There's more in that video'd interview with Steve Jobs, who seems to have decided that others' preferences or values have no worth if they don't coincide with his.
  On January 15, 2008, two years ago, Jobs had this to say, to John Markoff of the NY Times, who reported:
' Today he had a wide range of observations on the industry, including the Amazon Kindle book reader, which he said would go nowhere largely because Americans have stopped reading.

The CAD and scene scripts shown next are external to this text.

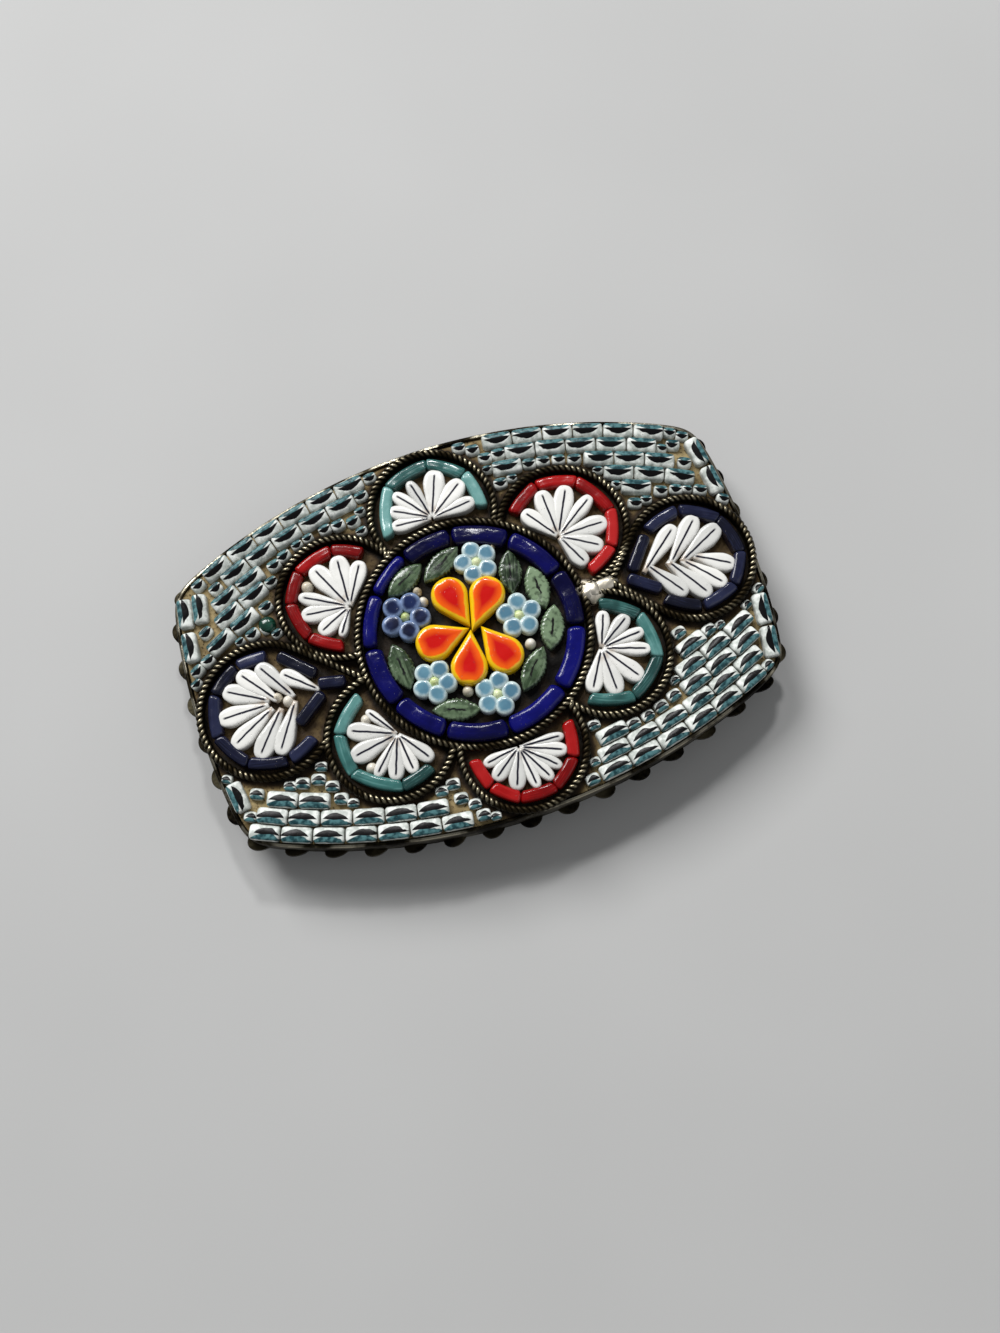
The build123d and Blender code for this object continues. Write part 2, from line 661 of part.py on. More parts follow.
save("tray", make_tray())
save("cement", make_cement())
save("pin_fitting", make_fitting())
for number, bar in enumerate(cobalt_bars, 1):
    save(f"cobalt_bar_{number:02d}", make_cobalt(bar))
for number, petal in enumerate(orange_petals, 1):
    size = (petal.length * orange_length, petal.width * orange_width)
    place = (*disc_place(petal.x, petal.y), petal.turn, *size)
    save(f"orange_petal_{number}", set_stones([place], petal_height, petal_outline))
for number, leaf in enumerate(leaves, 1):
    place = (*disc_place(leaf.x, leaf.y), leaf.turn, leaf.length * leaf_length, leaf.width * leaf_width)
    save(f"leaf_{number}", set_stones([place], leaf_height, leaf_outline))
for number, flower in enumerate(small_flowers, 1):
    save(f"small_flower_{number}", make_flower(flower))
for lobe in lobes:
    save(f"bars_{lobe.name}", [make_bent_bar(bar) for bar in lobe_bars(lobe)])
    save(f"fan_{lobe.name}", set_stones(lobe_petals(lobe), white_height, petal_outline))
for drop in drops:
    bars = [make_bent_bar(bar) for bar in drop_round_bars(drop)]
    save(f"bars_drop_{drop.name}", bars + set_stones(drop_side_bars(drop), bar_height, bar_outline))
    save(f"fan_drop_{drop.name}", set_stones(drop_petals(drop), white_height, petal_outline))
for field in fields:
    save(f"field_{field.name}", set_stones(field_bricks(field), brick_height, brick_outline))
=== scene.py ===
"""A micromosaic brooch: twisted brass wire, glass rods and petals, banded bricks and grimy cement.

All lengths are millimetres until a mesh is made. The face is a shallow dome, the part of a large
ball that stands above the rim, and each stone stands square to it.
"""
from __future__ import annotations

import logging
import math
from dataclasses import dataclass, field
from enum import Enum
from functools import partial, reduce

import bpy
import numpy as np
from mathutils import Matrix


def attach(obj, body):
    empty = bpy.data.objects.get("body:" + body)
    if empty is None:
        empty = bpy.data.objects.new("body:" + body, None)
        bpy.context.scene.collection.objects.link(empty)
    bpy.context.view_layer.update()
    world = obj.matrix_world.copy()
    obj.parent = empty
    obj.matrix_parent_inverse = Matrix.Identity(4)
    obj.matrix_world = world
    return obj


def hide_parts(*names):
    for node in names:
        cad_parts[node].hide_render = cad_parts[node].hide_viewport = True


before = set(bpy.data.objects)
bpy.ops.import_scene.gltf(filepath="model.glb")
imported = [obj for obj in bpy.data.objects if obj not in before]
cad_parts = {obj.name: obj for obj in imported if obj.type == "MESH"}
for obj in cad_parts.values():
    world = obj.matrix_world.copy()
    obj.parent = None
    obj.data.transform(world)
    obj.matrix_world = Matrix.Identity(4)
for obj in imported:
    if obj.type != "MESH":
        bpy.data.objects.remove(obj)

MM = 0.001
HALF_LENGTH = 22.4      # of the tray, to the rim's outside
HALF_WIDTH = 15.05
LOG = logging.getLogger("brooch")
Array = np.ndarray
Colour = tuple[float, float, float]


# Numbers

def smooth(values: Array) -> Array:
    """Eases 0 to 1 by 3t^2 - 2t^3, held flat outside that range."""
    t = np.clip(values, 0.0, 1.0)
    return t * t * (3.0 - 2.0 * t)


def lumps(x: Array, y: Array, size: float, seed: float) -> Array:
    """Uneven heights from -1 to 1 over a plane.

    Random values stand on a square lattice, and each point blends its four corners with
    smooth(t), where t is its share of the way across its square.

    Args:
        x: Positions along.
        y: Positions across, in the same shape.
        size: Spacing of the lattice.
        seed: Any number, a different one for different lumps.

    Returns:
        One height for each position.
    """
    col, row = np.floor(x / size), np.floor(y / size)
    across, up = smooth(x / size - col), smooth(y / size - row)

    def corner(i: Array, j: Array) -> Array:
        """The random value of a lattice point: the fraction of a large sine."""
        value = np.sin(i * 12.9898 + j * 78.233 + seed * 37.719) * 43758.5453
        return value - np.floor(value)

    low = corner(col, row) * (1 - across) + corner(col + 1, row) * across
    high = corner(col, row + 1) * (1 - across) + corner(col + 1, row + 1) * across
    return 2.0 * (low * (1 - up) + high * up) - 1.0


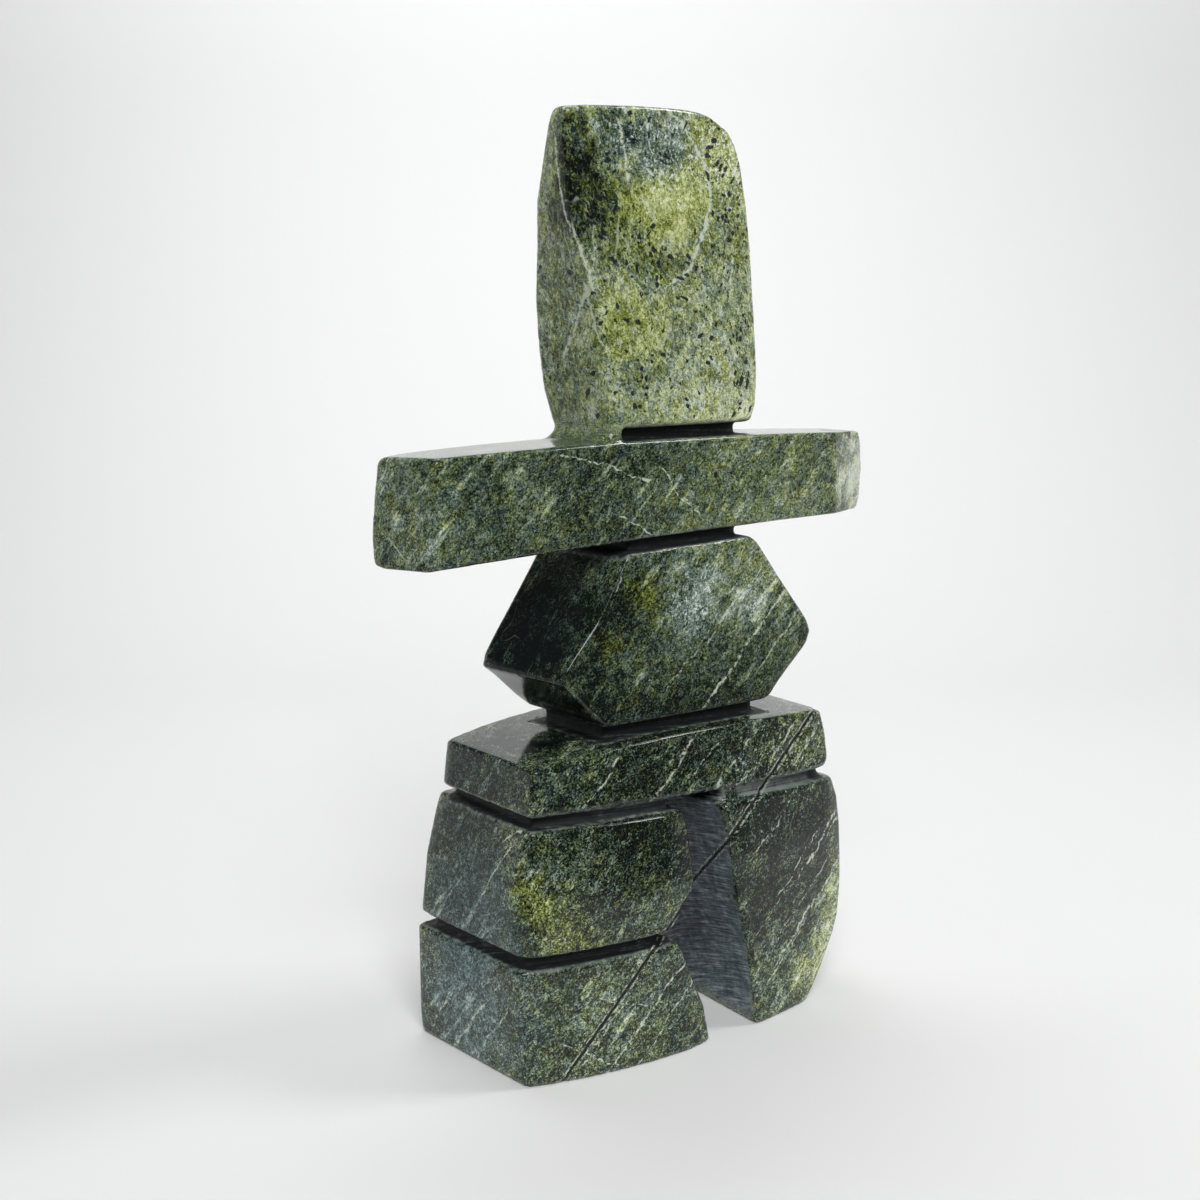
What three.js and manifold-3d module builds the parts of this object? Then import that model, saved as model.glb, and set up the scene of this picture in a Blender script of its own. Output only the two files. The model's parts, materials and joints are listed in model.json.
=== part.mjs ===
// A small inukshuk carved from one block of green serpentine.
// Seven "stones" are shaped in the block and told apart by saw cuts that stop
// short of the middle, so a neck of the same stone joins each to the next.
//
// Millimetres, +Z up, the face of the figure toward -Y, +X to the viewer's
// right. The origin is the middle of the outline on the plane of the feet.
import * as THREE from 'three';
import { mergeVertices } from 'three/addons/utils/BufferGeometryUtils.js';
import Module from 'manifold-3d';

// Heights, measured on the middle line, from the ground up.
const LEG_HEIGHT = 80.7;
const FOOT_HEIGHT = 38.5; // lower stone of the left leg
const HIPS_HEIGHT = 21.5;
const TORSO_HEIGHT = 55.8;
const ARMS_HEIGHT = 30.5;
const HEAD_HEIGHT = 97.5;

// Widths across the widest place of each stone, and the gap between the legs.
const HIPS_WIDTH = 124.6;
const LEG_GAP = 13.4;
const TORSO_WIDTH = 106.6;
const ARMS_SPAN = 181;
const HEAD_WIDTH = 74.4;

// Depths, front to back, through the middle of each stone.
const LEG_DEPTH = 70;
const HIPS_DEPTH = 60;
const TORSO_DEPTH = 43;
const ARMS_DEPTH = 33;
const HEAD_DEPTH = 30;

// How far each stone sits to the right of the hips, and its face behind theirs.
const TORSO_SHIFT = 4;
const ARMS_SHIFT = -5.4;
const HEAD_SHIFT = -3.7;
const LEG_FORWARD = 6.5;
const TORSO_SETBACK = 7;
const ARMS_SETBACK = 7.5;
const HEAD_SETBACK = 9;

// The saw cuts and the softened edges.
const SAW_CUT = 3.8;
const CUT_DEPTH = 5; // from the front and the back
const CUT_DEPTH_SIDE = 3.2;
const EDGE_RADIUS = 1.2;
const WEB_WIDTH = 4.5; // of the stone left uncut at the head's left side
const WEB_INSET = 0.1;
const WEB_SPREAD = 8; // of its root toward the left
const WEB_SPREAD_END = 0.75; // share of the web's height
const WEB_STEPS = 8;
const HIPS_TILT = -0.032; // rise per millimetre to the right
const ARMS_TILT = 0.03;

// Points along one ring of a stone.
const FACE_STEPS = 10;
const SIDE_STEPS = 2;
const CORNER_STEPS = 2;

const lerp = THREE.MathUtils.lerp;

/** Reads a line given as [place, value] pairs, straight between them. */
function along(line, place) {
  const last = line.length - 1;
  if (place <= line[0][0]) return line[0][1];
  if (place >= line[last][0]) return line[last][1];
  const next = line.findIndex(([at]) => at > place);
  const [[a, from], [b, to]] = [line[next - 1], line[next]];
  return lerp(from, to, (place - a) / (b - a));
}

/** A flat saw cut: the stone below stops under it and the next starts over it. */
function sawCut(height, middle = 0, tilt = 0) {
  const centre = height + SAW_CUT / 2;
  const at = (x, side) => centre + tilt * (x - middle) + side * SAW_CUT / 2;
  return { below: (x) => at(x, -1), above: (x) => at(x, 1) };
}

const ground = { above: () => 0 };
const ankleCut = sawCut(FOOT_HEIGHT);
const hipCut = sawCut(LEG_HEIGHT, 0, HIPS_TILT);
const hipsTop = LEG_HEIGHT + SAW_CUT + HIPS_HEIGHT;
const waistCut = sawCut(hipsTop);
const torsoTop = hipsTop + SAW_CUT + TORSO_HEIGHT;
const shoulderCut = sawCut(torsoTop, TORSO_SHIFT, ARMS_TILT);
const armsTop = torsoTop + SAW_CUT + ARMS_HEIGHT;
const neckCut = sawCut(armsTop);
const crown = { below: () => armsTop + SAW_CUT + HEAD_HEIGHT };

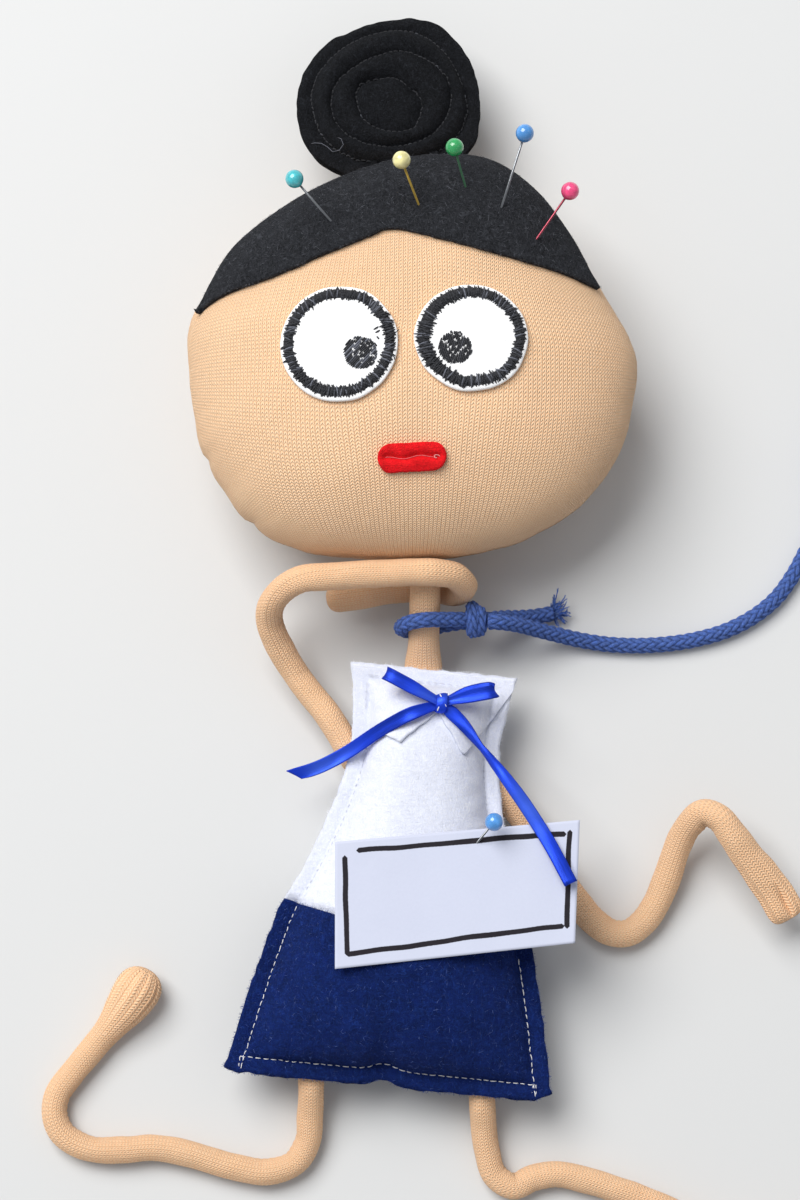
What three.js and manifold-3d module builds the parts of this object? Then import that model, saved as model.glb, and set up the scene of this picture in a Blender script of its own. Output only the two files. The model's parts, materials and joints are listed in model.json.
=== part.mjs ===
// A hand-sewn stress doll that lies on its back.
// Millimetres. +Y runs from the feet to the head, +X to the right of the doll as seen from above, and
// +Z up from the table. The origin is the middle of the flat on which its back rests.

import * as THREE from "three";
import { mergeVertices } from "three/addons/utils/BufferGeometryUtils.js";
import Module from "manifold-3d";

const wasm = await Module();
wasm.setup();

// Cloth and the gap between pieces that touch
const CLEARANCE = 0.3;
const FELT = 1.0;
const JERSEY = 1.0;
const FLAT_CUT = 0.5;

// Body: bodice and skirt are one flat stuffed bag with its seams outside
const BODY_LEAN = -5.5;
const WAIST_X = -0.1;
const WAIST_Y = -5.1;
const SIDE_SEAM_HEIGHT = 12;
const BODICE_LENGTH = 53.3;
const SKIRT_LENGTH = 40.3;
const SEAM_MARGIN = 3.6;
const BODICE_LOFT = 9.5;
const SKIRT_LOFT = 12;
const CHEST_AT = 0.68;
const LEFT_SIDE = { top: 17.4, chest: 15.2, waist: 26.2, hem: 36.3 };
const RIGHT_SIDE = { top: 20.6, chest: 18.2, waist: 27.0, hem: 36.6 };
const HEM_DIP = 3.0;
const HEM_DIP_WIDTH = 5.5;
const HEM_DIP_X = -0.9;

// Head: an oval cushion with its seam inside
const HEAD_WIDTH = 101.6;
const HEAD_HEIGHT = 94.0;
const HEAD_SEAM_HEIGHT = 23.5;
const HEAD_LOFT = 22.0;
const HEAD_SHIFT = -2.6;
const HAIR_FELT = 1.1;
const EYE_LEFT = { x: -16.1, y: -2.9, halfWidth: 12.9, halfHeight: 12.9 };
const EYE_RIGHT = { x: 12.8, y: -1.5, halfWidth: 12.5, halfHeight: 12.0 };
const MOUTH = { x: -0.2, y: -27.8, length: 16.0, height: 6.6, turn: 3 };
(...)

“It doesn’t matter how good or bad the product is, the fact is that people don’t read anymore,” he said. “Forty percent of the people in the U.S. read one book or less last year. The whole conception is flawed at the top because people don’t read anymore.” '
  Despite His dismissal of the other 60% as meaningless for his business, he'd have seen that the Kindle went 'somewhere' after all, bringing 23 other e-reader vendors trailing behind at CES 2010 in San Francisco.   This brush-off routine may explain his similar dismissal of differences in useful battery time when he said the following to Walt Mossberg in that interview -- but first he says more about the pricing differences:
' "Publishers are actually withholding their books from Amazon, because they're not happy with it," Jobs added.  The comment carried a different tone from his keynote, when Jobs complimented Amazon for pioneering the e-book market with the Kindle.
. . .
As for the device's uptime when reading e-books, Jobs said he believes the 10 hours provided will be more than enough for most users.  He discredited Mossberg's suggestion that a backlit LCD display, versus the e-ink on the Amazon Kindle, produces a "battery cost."

"You know, there isn't," Jobs said. "Because you just end up plugging it in. You end up docking it or whatever you're going to do with it. It's not a big deal. Ten hours is a long time. Because you're not going to read for 10 hours." '
  Jobs seems to be saying that e-book customers would not bother using the tablet in other ways between reading sessions, maybe because he concentrates on his basic thought that people just don't read enough to worry over things like battery time on a multi-purpose device, just as he insisted that "people don't read anymore."